Now you correctly rewrite that in prolog as:
\+ ( N < 10, \+ ( N > 5 ) ).
But if you try to give that query to the prolog interpreter, it will output the error:
?- \+ ( N < 10, \+ ( N > 5 ) ).
ERROR: </2: Arguments are not sufficiently instantiated
because the arguments of < are not instantiated. It happens the same thing with a simple query such as N < 3. Of course, if you instantiate it before the query, the problem goes away:
?- N=5, \+ ( N < 10, \+ ( N > 5 ) ).
false.
(the statement does not hold for N=5)
?- N=6, \+ ( N < 10, \+ ( N > 5 ) ).
N = 6.
(but it holds for N=6).
You could also put a predicate that generates multiple assignments for N via backtracking, in place of that N=6:
?- between(1, 12, N), \+ ( N < 10, \+ ( N > 5 ) ).
N = 6 ;
N = 7 ;
N = 8 ;
N = 9 ;
N = 10 ;
N = 11 ;
N = 12.
but for a large domain, that is going to be highly inefficient (it will require backtracking for every element of the domain).
If you want to reason about finite domains (i.e. integers), you can use the CLPFD library as @lurker suggested. This approach is more efficient, because it has rules for reasoning about intervals, intersection on intervals, and many more.

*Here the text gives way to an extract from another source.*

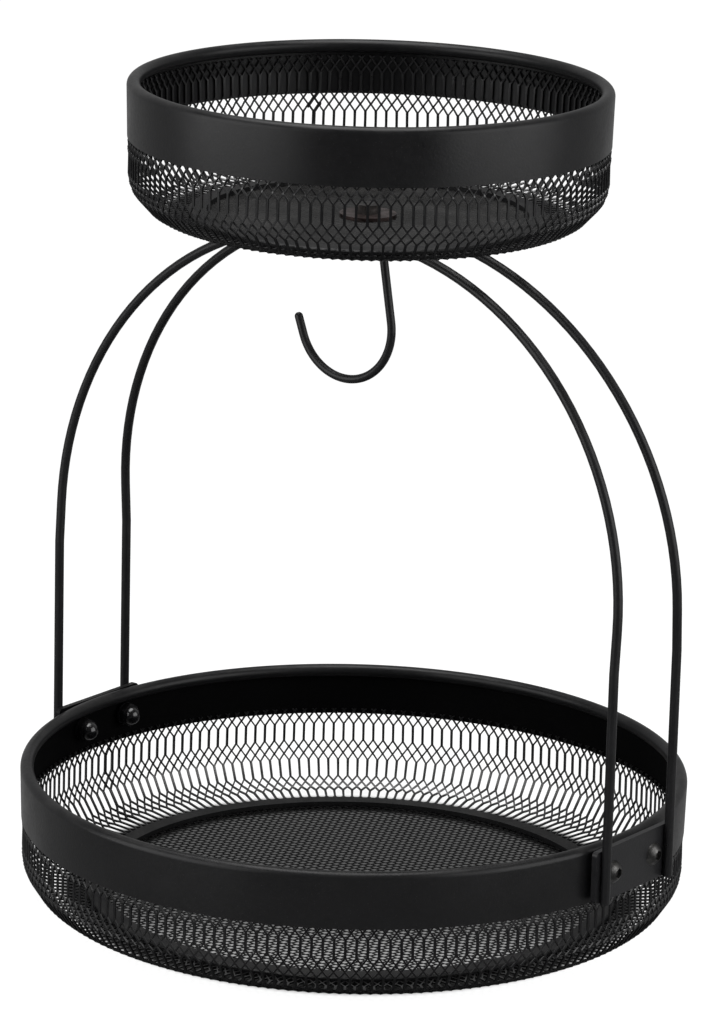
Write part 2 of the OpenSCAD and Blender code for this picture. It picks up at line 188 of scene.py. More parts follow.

You have to replace <, >, ,, \+ with the CLP operators #<, #>, #/\, #\. Let's try it:
?- use_module(library(clpfd)).
?- #\ ( N #< 10 #/\ #\ ( N #> 5 ) ).
N+1#=_G11193,
N#>=6#<==>_G11205,
10#>=_G11193#<==>_G11217,
_G11217 in 0..1,
_G11217#/\_G11244#<==>0,
_G11244 in 0..1,
#\_G11205#<==>_G11244,
_G11205 in 0..1.
that might be a bit hard to read, but among many other things, it is telling you the answer you are looking for, that is the domain of N: N #>= 6.
TL;DR. Prolog has nice algebraic properties as long as you stick to its logically-pure core.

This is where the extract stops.